Task inputs ::
** begin **

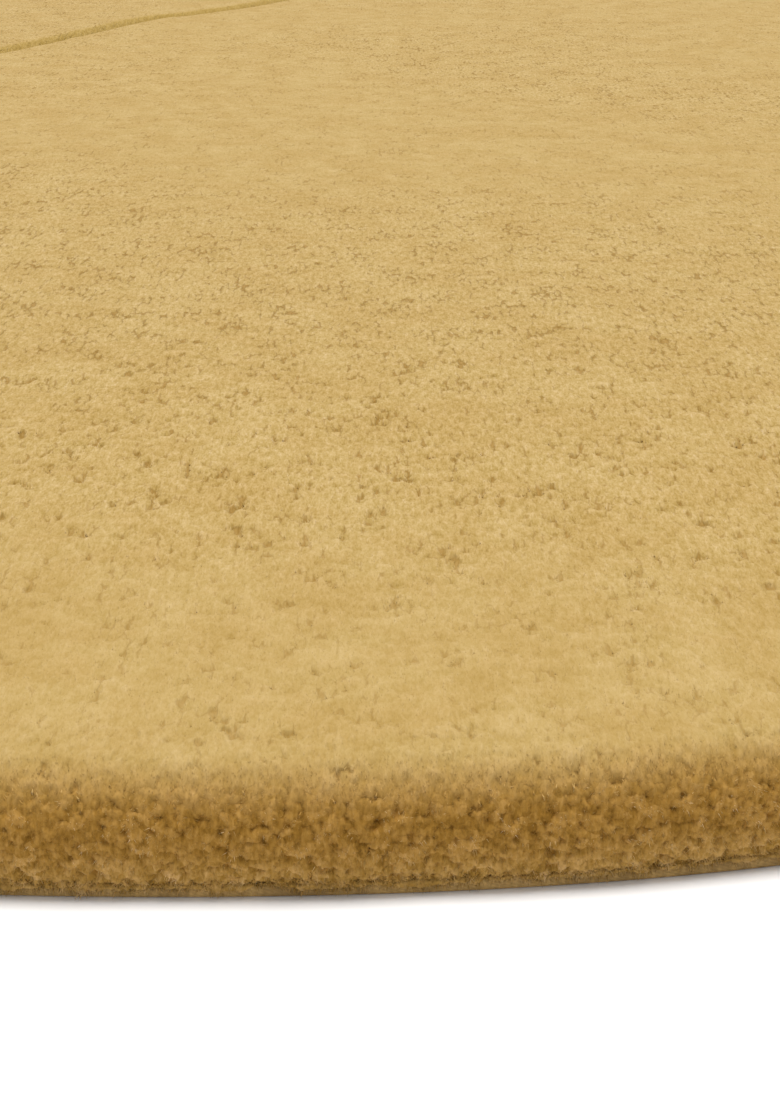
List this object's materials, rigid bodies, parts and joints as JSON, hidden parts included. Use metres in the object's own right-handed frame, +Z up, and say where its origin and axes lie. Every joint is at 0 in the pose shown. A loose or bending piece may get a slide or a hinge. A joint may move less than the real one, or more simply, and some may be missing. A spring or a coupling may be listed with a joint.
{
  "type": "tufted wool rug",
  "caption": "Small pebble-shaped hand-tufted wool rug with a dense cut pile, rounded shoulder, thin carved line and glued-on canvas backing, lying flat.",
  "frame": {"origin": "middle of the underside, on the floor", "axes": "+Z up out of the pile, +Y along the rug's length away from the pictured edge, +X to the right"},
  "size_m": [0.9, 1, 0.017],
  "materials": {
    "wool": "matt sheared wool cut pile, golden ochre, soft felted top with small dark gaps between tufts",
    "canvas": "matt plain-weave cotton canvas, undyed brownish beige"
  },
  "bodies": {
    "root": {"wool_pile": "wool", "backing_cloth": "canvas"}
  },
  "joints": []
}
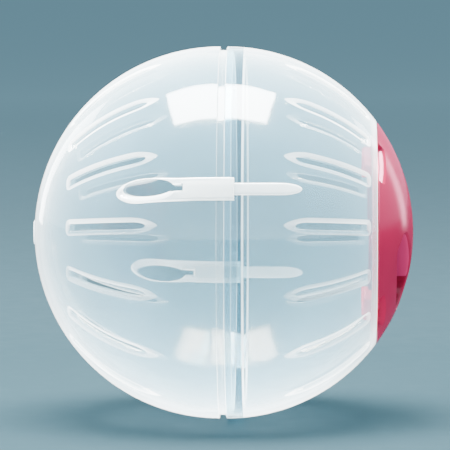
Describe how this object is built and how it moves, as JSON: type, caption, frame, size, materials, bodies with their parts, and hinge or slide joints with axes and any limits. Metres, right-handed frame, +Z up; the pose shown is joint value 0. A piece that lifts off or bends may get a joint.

** end **

What needs to be done ::
Write out every entry again, keeping each line exactly the same.

Answer for this exercise ::
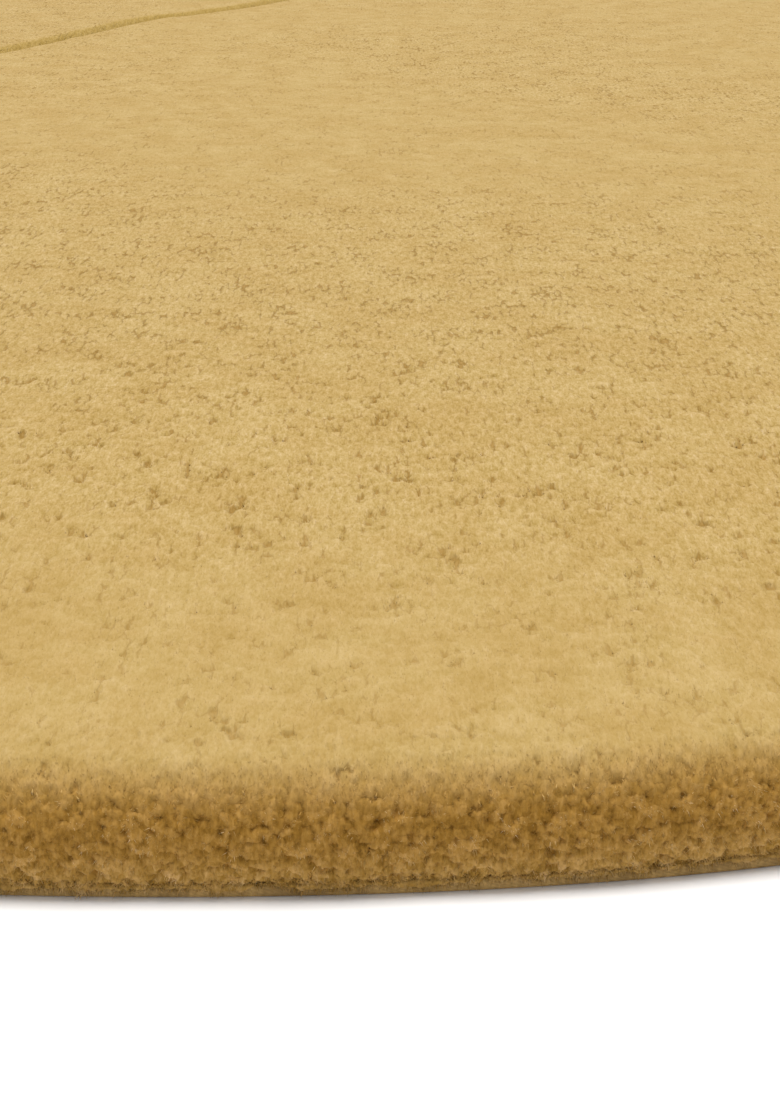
List this object's materials, rigid bodies, parts and joints as JSON, hidden parts included. Use metres in the object's own right-handed frame, +Z up, and say where its origin and axes lie. Every joint is at 0 in the pose shown. A loose or bending piece may get a slide or a hinge. A joint may move less than the real one, or more simply, and some may be missing. A spring or a coupling may be listed with a joint.
{
  "type": "tufted wool rug",
  "caption": "Small pebble-shaped hand-tufted wool rug with a dense cut pile, rounded shoulder, thin carved line and glued-on canvas backing, lying flat.",
  "frame": {"origin": "middle of the underside, on the floor", "axes": "+Z up out of the pile, +Y along the rug's length away from the pictured edge, +X to the right"},
  "size_m": [0.9, 1, 0.017],
  "materials": {
    "wool": "matt sheared wool cut pile, golden ochre, soft felted top with small dark gaps between tufts",
    "canvas": "matt plain-weave cotton canvas, undyed brownish beige"
  },
  "bodies": {
    "root": {"wool_pile": "wool", "backing_cloth": "canvas"}
  },
  "joints": []
}
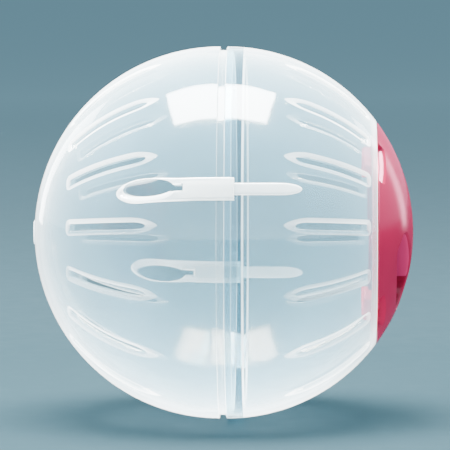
Describe how this object is built and how it moves, as JSON: type, caption, frame, size, materials, bodies with their parts, and hinge or slide joints with axes and any limits. Metres, right-handed frame, +Z up; the pose shown is joint value 0. A piece that lifts off or bends may get a joint.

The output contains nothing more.